Lho ngantri kok sambil lirak lirik Pakdhe.
·
Saat
dipanggil silakan menuju ke tempat petugas untuk menerima 4 buah surat suara
(Untuk DKI Jakarta menerima 3 buah). Surat suara tersebut untuk memilih anggota
DPR RI, DPD, DPRD Propinsi, DPRD Kota/Kabupaten (kecuali Jakarta).
·
Pemilih
menuju bilik suara dan melakukan pencontrengan. Wah kayak baca koran karena
besarnya surat suara.
·
Silakan
mencontreng satu kali pada nama partai atau nama caleg atau nomor caleg di
surat suara DPR RI dan DPRD. Mencontreng pada kolom foto di surat suara
DPD.
·
Setelah
selesai kemudian surat suara dimasukkan ke dalam kotak suara.
·
Tahap
selanjutnya adalah mencelupkan jari ke dalam tinta sebagai tanda telah
memberikan suara. Biasanya satu jari, tapi kalau mau semua jari juga boleh,
buat kenang-kenangan hehe .
·
Pemilih
meninggalkan TPS.
Cara Mencontreng
Suara
Sah
·
Untuk
memilih anggota DPR RI dan DPRD adalah dengan memberi contreng/tanda centang
(v) pada:
o Nama partai (gambar dan nomor urut
partai juga boleh) atau
o Nomor urut caleg atau
o Nama caleg.
·
Untuk
memilih anggota DPD dengan mencontreng di kolom foto.
Selain
itu, tanda coblos, tanda silang (x), tanda garis datar (-) serta tanda centang (v)

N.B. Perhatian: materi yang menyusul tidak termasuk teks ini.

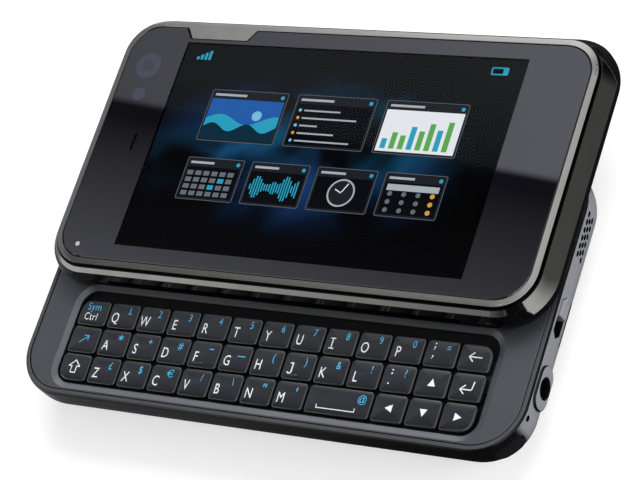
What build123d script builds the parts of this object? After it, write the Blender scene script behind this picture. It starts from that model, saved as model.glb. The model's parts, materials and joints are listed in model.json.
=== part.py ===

yang tidak sempurna yaitu dalam bentuk (/) atau (\), suaranya tetap dianggap
sah.
Suara
Tidak Sah
-
Tidak
sah apabila mencontreng lebih dari satu kali dalam partai yang berbeda di surat
suara DPR RI dan DPRD.
-
Tidak
sah apabila mencontreng lebih dari satu kali dalam foto yang berbeda di surat
suara DPD.
PENUTUP
Berdasarkan
hasil pembahasan diatas dapat disimpulkan bahwa kesalahan penggunaan kata
contreng maupun conteng dalam berbagai media cetak dan elektronik pada kasus
Pemilu didasarkan oleh beberapa faktor. Faktor
yang mempengaruhi antaralain: sosiokultural, keterlibatan pers dalam menyiarkan
penggnaan kata tersebut, dan ketidaktahuan pengguna bahasa baku.